Aydeniz: Our political course will be determined by the grassroots
Describing the discussion process after the elections, DBP Co-Chair Saliha Aydeniz said: “The demands, criticism and approach of the people in the assemblies will determine our course in the new period or strengthen and shape the existing course."
The Kurdish political movement in Turkey contested the parliamentary elections on 14 May with the Green Left Party and did not achieve the expected share of the vote. After the 28 May presidential election, the party organs held internal meetings and announced that they had started a process of criticism and self-criticism. The same announcement said that the second phase of deliberations would take place in the provincial and district associations and the third phase in public.
All components of Kurdish politics are currently holding meetings in the provinces and districts in order to prepare for a new process and to receive criticism and suggestions from the field. One of the politicians attending the meetings is Saliha Aydeniz, co-chair of the Democratic Regions Party (DBP). The Kurdish politician spoke to ANF about the ongoing discussion process.
How did the required meetings after the elections begin?

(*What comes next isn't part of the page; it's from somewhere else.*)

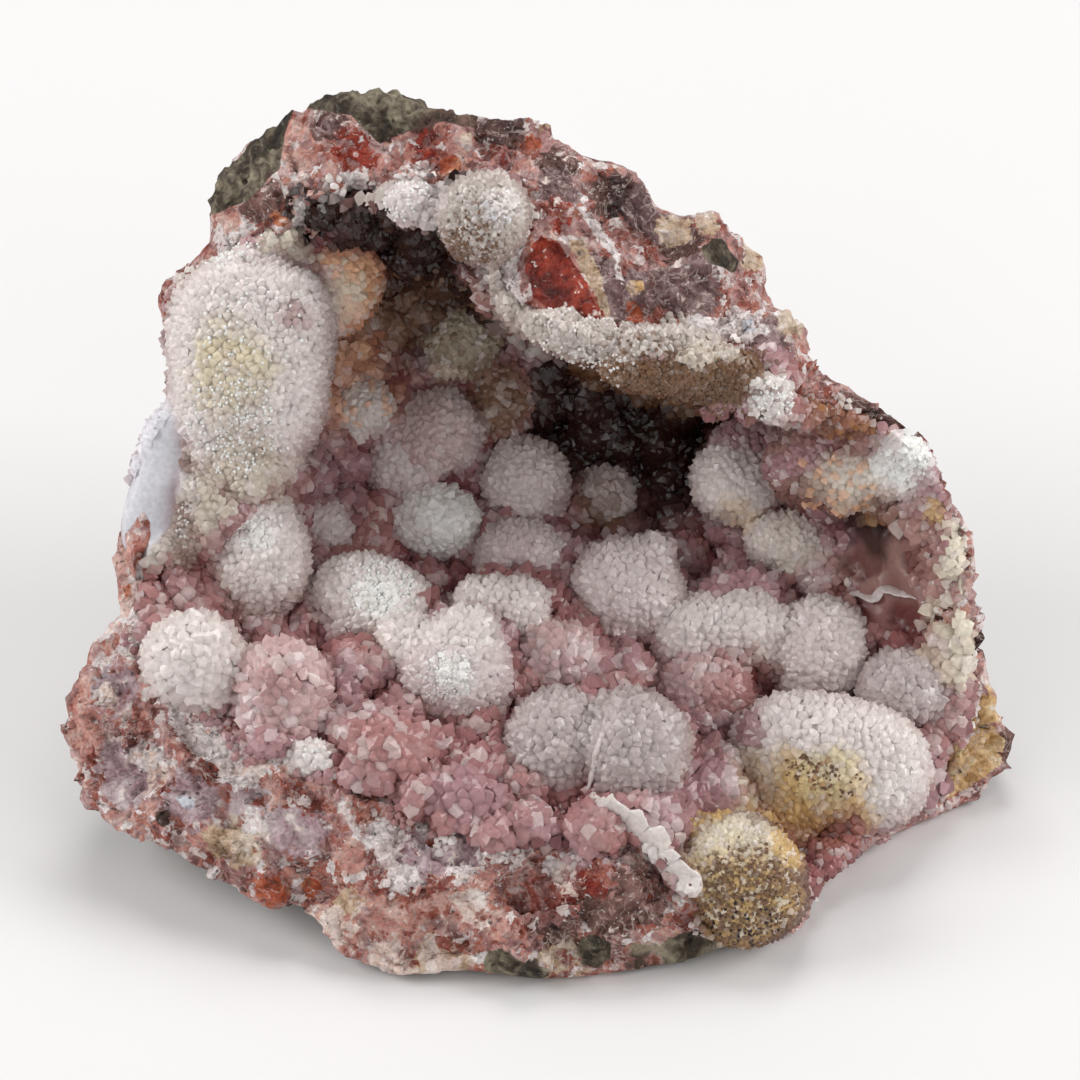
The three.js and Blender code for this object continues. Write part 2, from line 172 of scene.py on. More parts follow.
def voxelled(points, faces, voxel):
    """The union of closed bodies, remeshed evenly."""
    mesh = mesh_of("rough", points, faces)
    body = bpy.data.objects.new("rough", mesh)
    bpy.context.scene.collection.objects.link(body)
    remesh = body.modifiers.new("even", "REMESH")
    remesh.mode = "VOXEL"
    remesh.voxel_size = voxel * MM
    made = bpy.data.meshes.new_from_object(body.evaluated_get(bpy.context.evaluated_depsgraph_get()))
    result = arrays_of(made)
    bpy.data.objects.remove(body)
    bpy.data.meshes.remove(mesh)
    bpy.data.meshes.remove(made)
    return result


def nearness(points, tree, px, py, reach, full, gone, bend=0.0):
    """How near each point is to a spot on a surface, from 1 to 0, between two shares of its reach."""
    middle = place(tree, px, py)
    if middle is None:
        return np.zeros(len(points))
    distance = np.linalg.norm(points - middle, axis=1) / (reach * PIXEL)
    return 1 - smoothstep(distance + bend, full, gone)


def edges_of(faces):
    pairs = np.concatenate([faces[:, [0, 1]], faces[:, [1, 2]], faces[:, [2, 0]]])
    return np.unique(np.sort(pairs, axis=1), axis=0)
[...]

In the post-election period, meetings were first held at the central level. At these meetings it became clear that a comprehensive process of criticism and self-criticism had to be carried out. Based on this need, we made holistic assessments with all our organisations in the provinces and districts, with the executive committees of our political parties and institutions, and with our friends who worked actively during the elections. We agreed that a process based on self-criticism and criticism should take place. Following the findings that emerged from the local meetings, it was decided to conduct a process in which local people will also participate as subjects. We will structure the coming process with a series of meetings where the determination to be a people's party and to lead the people's struggle together will be put forward. Through self-criticism and the disclosure of the shortcomings and inadequacies that have been exposed, a new line of struggle will emerge.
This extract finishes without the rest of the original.